A grown man behaving like a 12-year-old is so... disappointing.

This is the heart of why so many people grow weary of social media: it’s anything but social. Instead of genuine connection, it reduces interaction to a hollow game of one-upmanship, where the goal isn’t to share or connect but to collect. Competitive social media, of the kind Instagram seems to thrive on, isn’t good for the soul. Not for me, not for you, and not for anyone who values real human interaction and connection over… a follower count.
The Trap for Photographers
So what does this mean for us as photographers? Well, if you’re not careful, it means your creative decisions start getting shaped by the algorithm rather than your own curiosity. You begin to second-guess your work: Will this get enough likes? Should I post something safer, more ‘shareable’? Before long, you’re not chasing ideas - you’re chasing attention.
That’s the real danger here. It’s not that people unfollow you (who cares?). It’s that, somewhere along the way, you stop following yourself. You forget the reason you picked up a camera in the first place.
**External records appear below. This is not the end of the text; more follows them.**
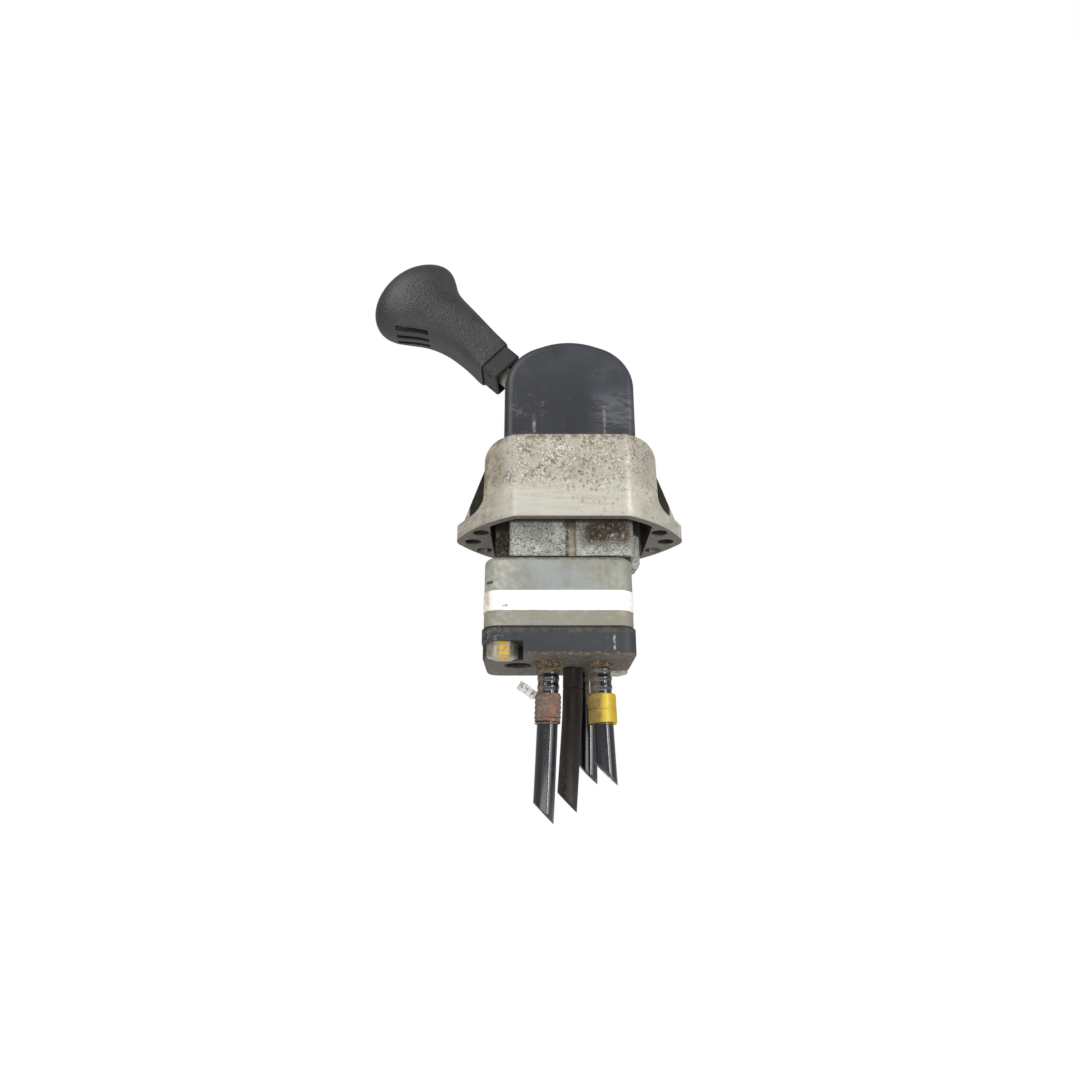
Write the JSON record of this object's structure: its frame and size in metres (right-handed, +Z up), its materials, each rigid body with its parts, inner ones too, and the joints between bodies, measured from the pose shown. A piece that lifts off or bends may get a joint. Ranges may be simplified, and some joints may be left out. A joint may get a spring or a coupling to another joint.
{
  "type": "hand brake control valve",
  "caption": "Air brake hand control valve: lever with a grip and lock collar in a slotted black cover, cast mounting bezel with drilled ears, valve housing, port plate and cut air pipes.",
  "frame": {"origin": "centre of the mounting bezel's underside, in the middle of the mounting holes", "axes": "+Z up the valve axis to the lever's cover, -Y to the front face, +X towards the parked end of the lever's swing"},
  "size_m": [0.1689, 0.075, 0.3104],
  "materials": {
    "cast_aluminium": "weathered die casting",
    "black_plastic": "satin, scuffed",
    "grip_plastic": "leather-grained",
    "black_rubber": "matt",
    "zinc_steel": "zinc plated",
    "spring_steel": "oiled",
    "brass_fittings": "machined",
    "white_label": "blank label film",
    "black_pipe": "glossy nylon pipe",
    "red_sleeve": "dusty tape",
    "yellow_sleeve": "dusty tape"
  },
  "bodies": {
    "housing": {"mounting_bezel": "cast_aluminium", "valve_neck": "cast_aluminium", "valve_body": "cast_aluminium", "control_cover": "black_plastic", "cover_seal": "black_rubber", "neck_bolts": "zinc_steel", "body_gasket": "black_rubber", "body_bolts": "zinc_steel", "body_label": "white_label", "port_gasket": "black_rubber", "port_plate": "black_plastic", "plate_bolts": "zinc_steel", "barbed_stems": "brass_fittings", "pipe_front_left": "black_pipe", "pipe_middle": "black_pipe", "pipe_rear": "black_pipe", "pipe_front_right": "black_pipe", "marker_sleeve_red": "red_sleeve", "marker_sleeve_yellow": "yellow_sleeve", "paper_tag": "white_label", "pivot_bushes": "brass_fittings", "lock_gate": "zinc_steel", "gate_screws": "zinc_steel", "return_spring": "spring_steel", "plunger_guide": "brass_fittings", "plunger_seal": "black_rubber", "graduating_spring": "spring_steel", "valve_seat": "brass_fittings", "valve_spring": "spring_steel", "valve_retainer": "brass_fittings"},
    "lever": {"lever_rod": "zinc_steel", "cam_hub": "zinc_steel", "pivot_pin": "zinc_steel", "pin_circlips": "spring_steel", "hub_pin": "zinc_steel", "grip": "grip_plastic", "grip_pin": "zinc_steel", "slot_shield": "black_plastic", "collar_spring": "spring_steel"},
    "collar": {"lock_collar": "black_plastic"},
    "plunger": {"plunger": "zinc_steel", "plunger_cap": "grip_plastic"},
    "piston": {"graduating_piston": "cast_aluminium", "piston_seal": "black_rubber"},
    "inlet_valve": {"valve_disc": "brass_fittings", "valve_face": "black_rubber"}
  },
  "joints": [
    {"name": "lever_swing", "type": "hinge", "parent": "housing", "child": "lever", "pos_m": [0, 0, 0.066], "axis": [0, 1, 0], "range_deg": [0, 73], "stiffness_Nm_per_rad": 0.6, "springref_deg": -34.38, "deforming": ["return_spring", "graduating_spring"]},
    {"name": "collar_lift", "type": "slide", "parent": "lever", "child": "collar", "axis": [-0.7314, 0, 0.682], "range_m": [0, 0.007], "stiffness_N_per_m": 800, "springref_m": -0.004, "deforming": ["collar_spring"]},
    {"name": "plunger_slide", "type": "slide", "parent": "housing", "child": "plunger", "axis": [0, 0, 1], "range_m": [0, 0.005]},
    {"name": "piston_slide", "type": "slide", "parent": "housing", "child": "piston", "axis": [0, 0, 1], "range_m": [0, 0.0025]},
    {"name": "inlet_valve_slide", "type": "slide", "parent": "housing", "child": "inlet_valve", "axis": [0, 0, -1], "range_m": [0, 0.0015], "stiffness_N_per_m": 1500, "springref_m": -0.003, "deforming": ["valve_spring"]}
  ],
  "couplings": [
    {"joint": "plunger_slide", "follows": "lever_swing", "m_per_rad": 0.0039244},
    {"joint": "piston_slide", "follows": "lever_swing", "m_per_rad": 0.0019622}
  ]
}
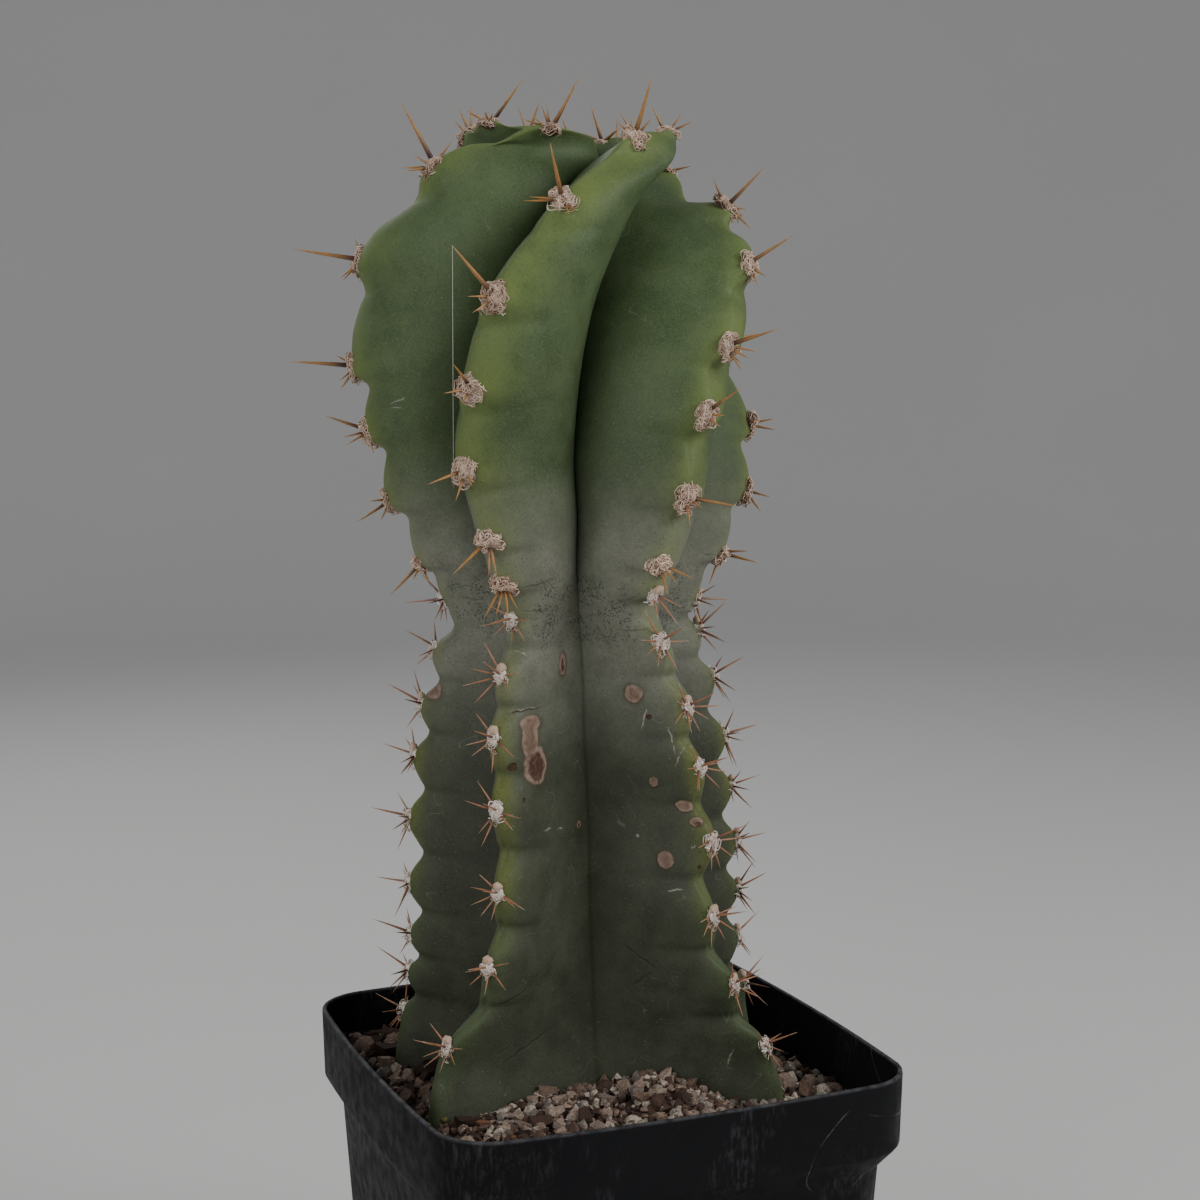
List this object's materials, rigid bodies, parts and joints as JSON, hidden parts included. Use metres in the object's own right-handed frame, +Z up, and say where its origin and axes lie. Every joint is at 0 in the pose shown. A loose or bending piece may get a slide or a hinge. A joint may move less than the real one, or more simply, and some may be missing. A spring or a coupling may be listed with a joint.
{
  "type": "potted spiral cactus",
  "caption": "Columnar spiral cactus with deep twisting ribs, wool pads and spines, standing in gravelly mix in a square black plastic nursery pot.",
  "frame": {"origin": "middle of the flat underside of the pot", "axes": "+Z up along the plant; X and Y along the pot's flat sides, with the wide front furrow of the stem facing about 22 degrees from -Y towards -X"},
  "size_m": [0.1128, 0.1112, 0.2975],
  "materials": {
    "pot_plastic": "black injection-moulded plastic, satin, scuffed and scratched grey along the collar",
    "grit": "dry mixed gravel of pinkish tan, brown, white and grey grains",
    "stem_skin": "living green skin with a matt bluish bloom, yellow-green along the crests, small corky scars"
  },
  "bodies": {
    "root": {"pot": "pot_plastic", "grit": "grit", "stem": "stem_skin"}
  },
  "joints": []
}
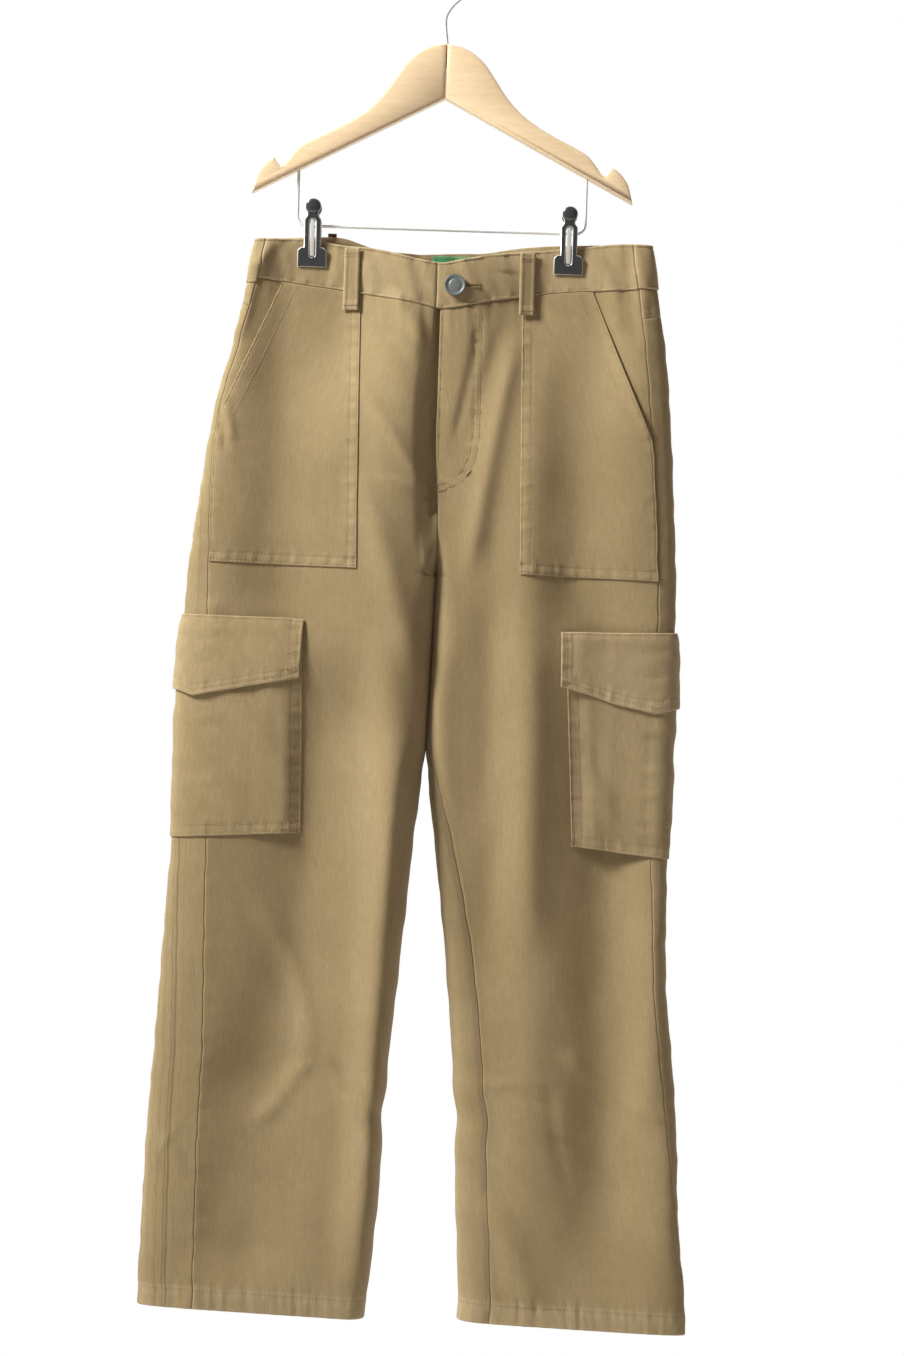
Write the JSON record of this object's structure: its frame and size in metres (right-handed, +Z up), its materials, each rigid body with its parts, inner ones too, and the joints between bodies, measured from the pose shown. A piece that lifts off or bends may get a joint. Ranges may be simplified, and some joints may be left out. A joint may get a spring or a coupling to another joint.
{
  "type": "cargo trousers on a clip hanger",
  "caption": "Child's straight-leg cargo trousers in cotton twill, with patch and flapped leg pockets, hanging flat by the buttoned waistband from a wooden clip hanger.",
  "frame": {"origin": "where the inside top of the hanger's hook bears on a clothes rail", "axes": "+Z up, the way the garment hangs; the front faces -Y; the wearer's left is at +X"},
  "size_m": [0.437, 0.0514, 1.0952],
  "materials": {
    "twill": "washed khaki cotton twill",
    "wood": "pale lacquered hardwood",
    "wire": "bright nickel-plated steel wire",
    "clip": "black-nickelled spring steel",
    "button": "dull grey-blue pressed metal",
    "label": "green woven tape",
    "tab": "dark brown woven tape"
  },
  "bodies": {
    "root": {"front_right": "twill", "back_right": "twill", "yoke_right": "twill", "pocket_front_right": "twill", "cargo_pocket_right": "twill", "cargo_flap_right": "twill", "front_left": "twill", "back_left": "twill", "yoke_left": "twill", "pocket_front_left": "twill", "cargo_pocket_left": "twill", "cargo_flap_left": "twill", "waistband_front_right": "twill", "waistband_front_left": "twill", "waistband_back": "twill", "belt_loop_front_right": "twill", "belt_loop_front_left": "twill", "belt_loop_back_right": "twill", "belt_loop_back_left": "twill", "belt_loop_back_centre": "twill", "button": "button", "label": "label", "tab": "tab", "hanger_arm_right": "wood", "hanger_arm_left": "wood", "hook": "wire", "clip_bar": "wire", "clip_right_front": "clip", "clip_right_back": "clip", "clip_spring_right_outer": "wire", "clip_spring_right_inner": "wire", "clip_left_front": "clip", "clip_left_back": "clip", "clip_spring_left_outer": "wire", "clip_spring_left_inner": "wire"}
  },
  "joints": []
}
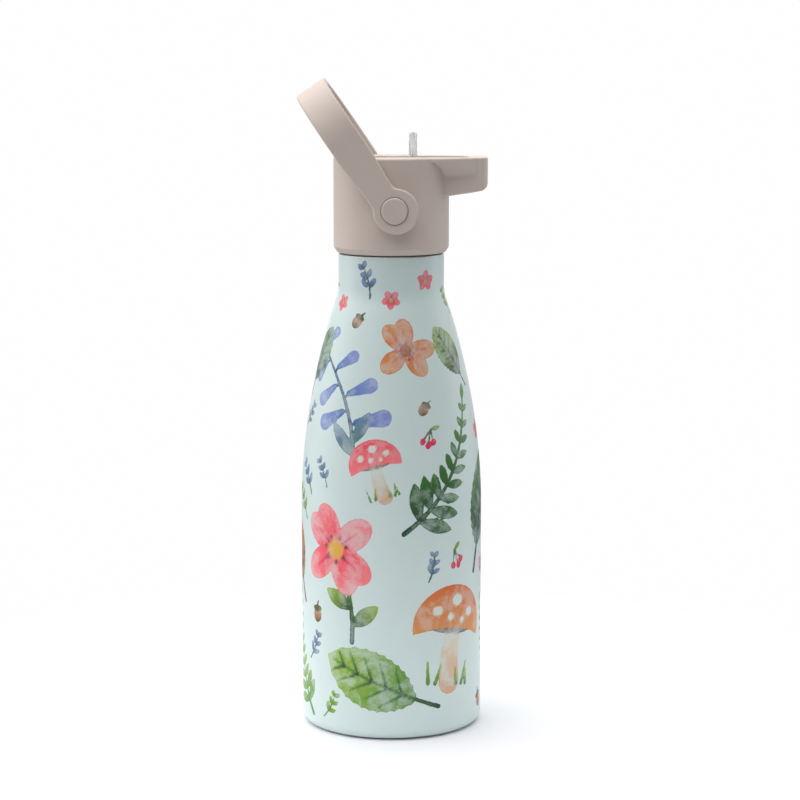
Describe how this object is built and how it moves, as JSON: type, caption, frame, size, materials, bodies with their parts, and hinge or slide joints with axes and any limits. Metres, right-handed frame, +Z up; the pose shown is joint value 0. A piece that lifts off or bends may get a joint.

Photography becomes less about exploration and more about performance. Instead of pushing boundaries, you stick to what you think will “do well.” Instead of building long-term projects, you hunt for the next quick hit. And in doing so, you handcuff your own growth.

The World Beyond the Screen
Here’s the thing: the world is bigger than social media. Much bigger. There are exhibitions, photo books, print fairs, collaborations, conversations in cafes with other artists - spaces where your work can actually live and breathe, not just flash by in a feed and vanish into digital dust.
The photographs that matter most rarely explode on Instagram. They’re often the quiet ones, the ones that need time, context, and care to reveal themselves. A series hung on a gallery wall. A sequence in a book that invites the reader to slow down and linger. A project that evolves over years, not days.
Social media isn’t designed for any of that. It’s designed to keep you scrolling, not growing.
Why Numbers Don’t Matter
A thousand disengaged followers are worth less than ten people who genuinely connect with your work. One good conversation about your photographs is more valuable than a hundred hollow likes. A single print hanging in someone’s home outlives every story post you’ll ever make.
When you stop measuring your success in followers, you free yourself to chase something more important: depth. Depth in your projects, depth in your practice, depth in your own way of seeing. That’s the stuff that endures.
The Lesson Learned
So, what’s the point of all this? It’s simple: chasing followers is a dead end. It’s a trap that shrinks your creative world instead of expanding it. The sooner you stop caring about the numbers, the sooner you can start caring about the work itself.
That doesn’t mean deleting your accounts or disappearing entirely (though some days that does sound tempting). It just means recognising social media for what it is: a tool, not a truth. A way to share, not a measure of worth.
As for the “follow/unfollow” brigade? Let them get on with it. If curating the illusion of popularity is how they choose to spend their time, that’s their problem. You’ve got better things to do. There are photographs waiting to be taken, images that won’t care about likes, or follower counts, or who clicked “unfollow” last night.
And maybe, just maybe, you’ll find the greatest freedom of all: making work that doesn’t need the algorithm’s approval to matter.
Anyway rant over. Can't stand here chatting all day - Got to get my latest image posted to my feed!